In FX land, the euro was higher, yen stronger and the Aussie was boosted by USD weakness and a signal by the doppleganger of RBA Board member John Edwards that he is nonchalant about the current strength. Indeed with all the competing news and the positioning that the yen’s move has precipitated the moves in FX markets have been somewhat exaggerated over the past few days. The yen looks like it needed a rest making a higher yesterday around 99.66 before falling back into the support zone at 99.58 and it sits around 99.01 at the moment. The euro likewise managed to rally against the US dollar from a low around 1.30 to a high of 1.3088. GBP also had a fairly robust move higher on the data trading from a low of  1.5247 to 1.5341 and sits at 1.5320 this morning.

aud, audusd, australian dollar, australian dollar price quote, audusd dailyaud, audusd, australian dollar, australian dollar price quote, audusd daily

The Aussie was also higher trading up to and through the top of the recent range as RBA Board member John Edwards talked a bit too much about his comfort with the current levels but it has been unable to hold above that region for the moment. On the day 1.0360/70 should be support but as you can see in the chart above the set up for one of my favourite types of trades is very close. Whatever the time frame I like what are effectively break out trades which have retraced and found resistance in the what might be termed the “Fibonacci zone”. A move of the Aussie above 1.0513 will see me institute a long looking for a move to 1.0635/45. We’ll see how it goes.

jpy, usdjpy, yen, dollar yen, dollar yen quote, daily chartjpy, usdjpy, yen, dollar yen, dollar yen quote, daily chart

The chart above is interesting. It’s the daily USDJPY and it gives a slight hint that perhaps a retracement is afoot. Of course the high of 66 and a low more than 100 points below at 58 is a decent old range but   USDJPY needs to get below here to open up further downside and brings Yen bulls, if there are any, out of hiding.

Silver was up 2.75% last night out pointing gold which only rose 0.90%. Copper was also up more than 2% and Oil rose around 0.9% also. Corn rallied again up 1.5%, with soybeans catching a tailwind and moving 1.09% higher but wheat fell 0.53%


Chinese trade data today is vitally important while in Australia we have the Westpac Consumer sentiment numbers.
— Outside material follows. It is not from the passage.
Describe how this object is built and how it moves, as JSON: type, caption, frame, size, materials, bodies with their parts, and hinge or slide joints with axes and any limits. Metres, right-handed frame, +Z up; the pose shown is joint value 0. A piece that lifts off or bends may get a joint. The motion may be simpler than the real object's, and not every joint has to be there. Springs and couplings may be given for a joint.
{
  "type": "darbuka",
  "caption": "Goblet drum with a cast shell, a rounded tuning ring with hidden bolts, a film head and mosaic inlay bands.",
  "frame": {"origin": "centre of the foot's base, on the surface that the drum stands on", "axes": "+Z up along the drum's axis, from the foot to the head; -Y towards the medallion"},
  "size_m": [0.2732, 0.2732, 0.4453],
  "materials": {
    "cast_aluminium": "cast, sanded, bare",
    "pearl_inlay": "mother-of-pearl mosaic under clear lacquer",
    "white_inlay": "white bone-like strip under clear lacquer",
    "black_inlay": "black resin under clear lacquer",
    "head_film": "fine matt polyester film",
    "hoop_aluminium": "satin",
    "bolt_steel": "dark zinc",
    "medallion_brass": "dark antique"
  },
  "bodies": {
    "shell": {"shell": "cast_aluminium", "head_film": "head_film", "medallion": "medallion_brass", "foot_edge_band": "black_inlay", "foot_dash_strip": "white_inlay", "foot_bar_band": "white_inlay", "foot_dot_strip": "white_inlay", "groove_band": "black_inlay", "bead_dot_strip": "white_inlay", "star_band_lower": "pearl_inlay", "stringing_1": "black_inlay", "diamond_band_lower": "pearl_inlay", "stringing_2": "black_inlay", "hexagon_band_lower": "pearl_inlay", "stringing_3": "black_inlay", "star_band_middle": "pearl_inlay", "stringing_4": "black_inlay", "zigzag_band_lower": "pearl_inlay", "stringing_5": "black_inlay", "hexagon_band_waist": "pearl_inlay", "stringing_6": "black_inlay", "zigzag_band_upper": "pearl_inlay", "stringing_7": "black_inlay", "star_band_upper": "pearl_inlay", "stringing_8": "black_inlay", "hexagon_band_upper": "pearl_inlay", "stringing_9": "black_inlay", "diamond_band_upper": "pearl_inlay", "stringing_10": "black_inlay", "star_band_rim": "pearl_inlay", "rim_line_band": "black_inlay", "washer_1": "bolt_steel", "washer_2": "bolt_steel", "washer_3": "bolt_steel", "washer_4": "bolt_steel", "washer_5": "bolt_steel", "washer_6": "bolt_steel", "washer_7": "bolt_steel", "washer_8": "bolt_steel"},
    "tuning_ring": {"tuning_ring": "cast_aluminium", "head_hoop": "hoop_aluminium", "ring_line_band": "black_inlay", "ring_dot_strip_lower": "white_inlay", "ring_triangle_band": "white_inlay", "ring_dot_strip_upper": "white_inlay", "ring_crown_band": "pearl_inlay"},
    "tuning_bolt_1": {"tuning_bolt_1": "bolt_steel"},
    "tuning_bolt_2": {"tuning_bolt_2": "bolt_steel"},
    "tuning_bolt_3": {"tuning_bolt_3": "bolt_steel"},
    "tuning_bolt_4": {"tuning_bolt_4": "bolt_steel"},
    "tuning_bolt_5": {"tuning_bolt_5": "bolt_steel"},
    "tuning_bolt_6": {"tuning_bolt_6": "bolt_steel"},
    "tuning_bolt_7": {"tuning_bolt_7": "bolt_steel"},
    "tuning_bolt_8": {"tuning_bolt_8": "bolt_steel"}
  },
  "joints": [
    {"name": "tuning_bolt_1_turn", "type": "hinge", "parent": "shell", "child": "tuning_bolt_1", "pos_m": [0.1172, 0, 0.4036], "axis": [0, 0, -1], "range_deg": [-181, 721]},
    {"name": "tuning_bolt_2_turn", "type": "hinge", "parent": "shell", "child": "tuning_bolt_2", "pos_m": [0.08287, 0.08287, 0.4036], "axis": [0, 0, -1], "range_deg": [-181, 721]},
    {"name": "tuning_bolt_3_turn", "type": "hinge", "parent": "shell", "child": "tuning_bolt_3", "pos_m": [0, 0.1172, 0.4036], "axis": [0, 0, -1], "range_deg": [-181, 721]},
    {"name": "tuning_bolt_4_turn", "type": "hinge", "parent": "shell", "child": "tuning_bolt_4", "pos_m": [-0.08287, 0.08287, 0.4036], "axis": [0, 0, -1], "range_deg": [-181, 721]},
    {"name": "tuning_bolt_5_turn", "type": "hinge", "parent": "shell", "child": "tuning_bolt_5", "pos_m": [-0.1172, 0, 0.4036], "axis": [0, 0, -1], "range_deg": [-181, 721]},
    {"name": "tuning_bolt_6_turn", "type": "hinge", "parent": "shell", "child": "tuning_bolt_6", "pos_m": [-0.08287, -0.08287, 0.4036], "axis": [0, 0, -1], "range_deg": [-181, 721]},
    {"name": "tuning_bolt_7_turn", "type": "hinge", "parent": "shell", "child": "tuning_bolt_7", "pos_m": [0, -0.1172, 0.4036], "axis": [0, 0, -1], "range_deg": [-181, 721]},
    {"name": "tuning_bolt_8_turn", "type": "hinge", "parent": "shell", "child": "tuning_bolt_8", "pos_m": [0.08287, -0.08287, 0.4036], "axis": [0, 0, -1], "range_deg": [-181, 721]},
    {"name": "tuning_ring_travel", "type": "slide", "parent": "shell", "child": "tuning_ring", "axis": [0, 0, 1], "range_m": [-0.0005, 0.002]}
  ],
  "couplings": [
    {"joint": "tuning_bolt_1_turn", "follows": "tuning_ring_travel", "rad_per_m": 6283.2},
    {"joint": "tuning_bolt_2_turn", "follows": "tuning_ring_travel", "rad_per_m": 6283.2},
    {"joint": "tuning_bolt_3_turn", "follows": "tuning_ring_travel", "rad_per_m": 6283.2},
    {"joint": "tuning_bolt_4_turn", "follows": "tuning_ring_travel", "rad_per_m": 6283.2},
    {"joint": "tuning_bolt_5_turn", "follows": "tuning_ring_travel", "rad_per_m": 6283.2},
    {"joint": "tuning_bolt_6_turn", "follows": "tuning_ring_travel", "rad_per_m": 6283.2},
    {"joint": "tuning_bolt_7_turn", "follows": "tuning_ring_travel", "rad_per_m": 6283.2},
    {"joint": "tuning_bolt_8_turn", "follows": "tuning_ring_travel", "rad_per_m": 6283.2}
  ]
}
Tonight the key release is the FOMC minutes.

Twitter: Greg McKenna

Disclaimer: The content on this blog should not be taken as investment advice. All site content, including advertisements, shall not be construed as a recommendation, no matter how much it seems to make sense, to buy or sell any security or financial instrument, or to participate in any particular trading or investment strategy. Any action that you take as a result of information, analysis, or advertisement on this site is ultimately your responsibility and you should consult your investment or financial adviser before making any investments.
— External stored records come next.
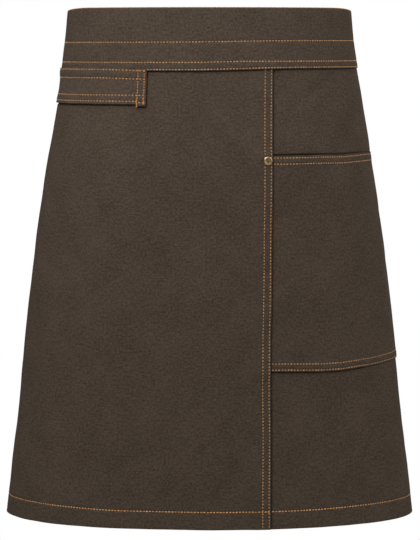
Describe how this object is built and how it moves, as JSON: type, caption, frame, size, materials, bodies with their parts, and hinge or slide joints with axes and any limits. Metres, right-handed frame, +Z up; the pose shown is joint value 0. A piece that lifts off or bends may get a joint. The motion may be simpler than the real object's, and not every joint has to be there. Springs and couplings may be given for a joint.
{
  "type": "waist apron",
  "caption": "Wrap-round waist apron of sturdy twill with a stitched waistband, a patch pocket with a rivet, a towel loop and back ties, kept in its worn form.",
  "frame": {"origin": "middle of the waist hollow, halfway up the waistband, where the wearer's waist holds the apron", "axes": "+Z up along the wearer, the apron's front towards -Y, its pocket towards +X"},
  "size_m": [0.4516, 0.2628, 0.5568],
  "materials": {
    "twill": "matte brown heather twill",
    "thread": "tan topstitching thread",
    "brass": "antique, worn bright at the rim"
  },
  "bodies": {
    "root": {"waistband": "twill", "main_panel": "twill", "side_panel": "twill", "pocket": "twill", "towel_loop": "twill", "rivet": "brass", "tie_left": "twill", "tie_right": "twill", "tie_knot": "twill", "tie_end_left": "twill", "tie_end_right": "twill"}
  },
  "joints": []
}
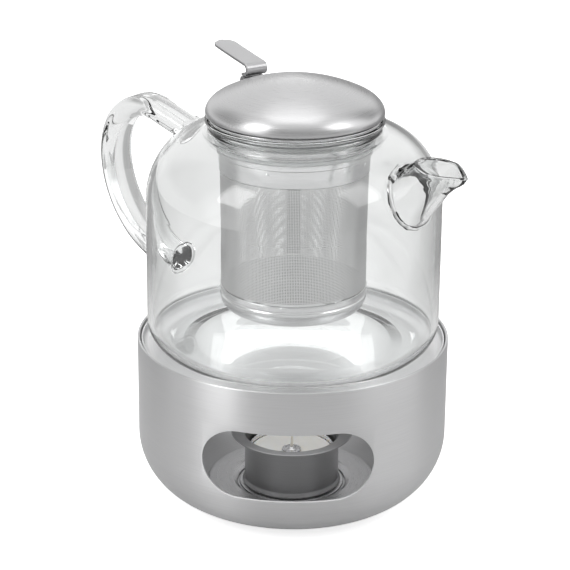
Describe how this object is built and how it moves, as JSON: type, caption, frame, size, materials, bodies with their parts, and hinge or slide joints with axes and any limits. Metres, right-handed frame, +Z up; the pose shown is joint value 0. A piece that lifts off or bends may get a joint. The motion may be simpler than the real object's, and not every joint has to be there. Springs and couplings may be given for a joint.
{
  "type": "glass teapot",
  "caption": "Glass teapot with drop-in mesh infuser and hinged steel lid, seated on a steel warmer that holds a tealight behind its window.",
  "frame": {"origin": "centre of the warmer's foot, on the surface it stands on", "axes": "+Z up along the axis of the pot, +X along the spout, -X through the handle"},
  "size_m": [0.1943, 0.14, 0.1979],
  "materials": {
    "brushed_steel": "brushed, satin",
    "holder_steel": "dark satin",
    "mesh_steel": "fine woven wire",
    "clear_glass": "clear blown borosilicate",
    "aluminium_foil": "thin pressed foil",
    "foot_rubber": "matt",
    "seal_silicone": "translucent",
    "candle_wax": "waxy, slightly translucent",
    "wick_cotton": "braided cotton"
  },
  "bodies": {
    "warmer": {"foot_pad": "foot_rubber", "warmer_shell": "brushed_steel", "base_plate": "brushed_steel", "heat_plate": "brushed_steel", "floor_tray": "brushed_steel"},
    "holder": {"tealight_holder": "holder_steel", "holder_base": "holder_steel"},
    "tealight": {"tealight_case": "aluminium_foil", "tealight_wax": "candle_wax", "wick_clip": "aluminium_foil", "wick": "wick_cotton"},
    "pot": {"glass_body": "clear_glass", "glass_spout": "clear_glass", "glass_handle": "clear_glass"},
    "infuser": {"infuser_collar": "brushed_steel", "seal_ring_1": "seal_silicone", "seal_ring_2": "seal_silicone", "seal_ring_3": "seal_silicone", "infuser_top_band": "brushed_steel", "infuser_mesh": "mesh_steel", "infuser_mesh_floor": "mesh_steel", "infuser_seam": "brushed_steel", "infuser_base_cap": "brushed_steel", "hinge_bracket": "brushed_steel", "hinge_pin": "brushed_steel"},
    "lid": {"lid_shell": "brushed_steel", "lid_liner": "brushed_steel", "lid_knuckle": "brushed_steel", "thumb_lever": "brushed_steel"}
  },
  "joints": [
    {"name": "pot_lift", "type": "slide", "parent": "warmer", "child": "pot", "axis": [0, 0, 1], "range_m": [0, 0.06]},
    {"name": "infuser_lift", "type": "slide", "parent": "pot", "child": "infuser", "axis": [0, 0, 1], "range_m": [0, 0.1]},
    {"name": "lid_hinge", "type": "hinge", "parent": "infuser", "child": "lid", "pos_m": [-0.03326, 0.01378, 0.1853], "axis": [-0.3827, -0.9239, 0], "range_deg": [0, 62]},
    {"name": "holder_lift", "type": "slide", "parent": "warmer", "child": "holder", "axis": [0, 0, 1], "range_m": [0, 0.024]},
    {"name": "tealight_lift", "type": "slide", "parent": "holder", "child": "tealight", "axis": [0, 0, 1], "range_m": [0, 0.016]}
  ]
}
Latest posts by Deus Forex Machina (see all)


  1. As always, timing is everything. The stars seem to be lining up for PM’s. Cyprus, Japan and the Yen, Europe generally, US economy and the Fed’s responses, as well as extreme anti-PM sentiment – leaning toward a low in PM’s?

    • Talking about AUD/USD there, of course.

      Breathtaking to see the RBA cheering on the higher AUD, given that industry is crippled further by every cent it rises, and given that most other central banks are taking action to lower their own currencies.

      • And Labor doesn’t understand that the higher dollar is crippling its heartland through austerity in the manufacturing sector which flows to its employees and everyone who services them.

        Its time for Australia to join the currency wars.

        Yes I have loaded my Travel Money Card for this year’s trip and bought a new imported (aren’t they all?), but not flash, car .

      • Is this any different to the RBA jawboning for a stronger housing market despite the long-term damage this does to the economy? IMHO both efforts benefit the majority of Australians (at least in the short to medium term). Those on the loosing side of these changes simply need to get better aligned with the majority.

        Longer term, I’m not sure that the exchange rate will make any difference to the fate of Australian manufacturing, because there are too many other factors detrimental to Australia maintaining a manufacturing base.

        Conventional manufacturing wisdom says that you should invest your manufacturing capital counter cyclically, in this way you get to buy equipment cheap and make massive profits when the AUD retreats. But that no longer holds true because most export trade-able goods ( and manufacturing equipment) are bought and sold in USD, so everyone has much the same capital equipment costs (relative to product value). This means that it is really only important that you can locally add value. I’m sorry to say it but I’ve come to the conclusion that Australia adds no value to export manufacturing, so the long-term outcome is the same regardless of the AUD.

        A lower AUD will give existing manufactures a little more time to milk the last pennies from their existing plant, but it will never be enough to convince new guys to enter the game and replace these dying industries. For this to really happen Australia needs both high quantities and high quality technically skilled workers. In today’s manufacturing environment both quantity and quality are required because automation adoption needs to be pervasive, and understood from the bottom on up.

    • Deus Forex Machina

      Oh good…I have an order to buy at 1.0513.

      Fingers crossed hey avid – at least from a trading perspective. Not so good for the economy though.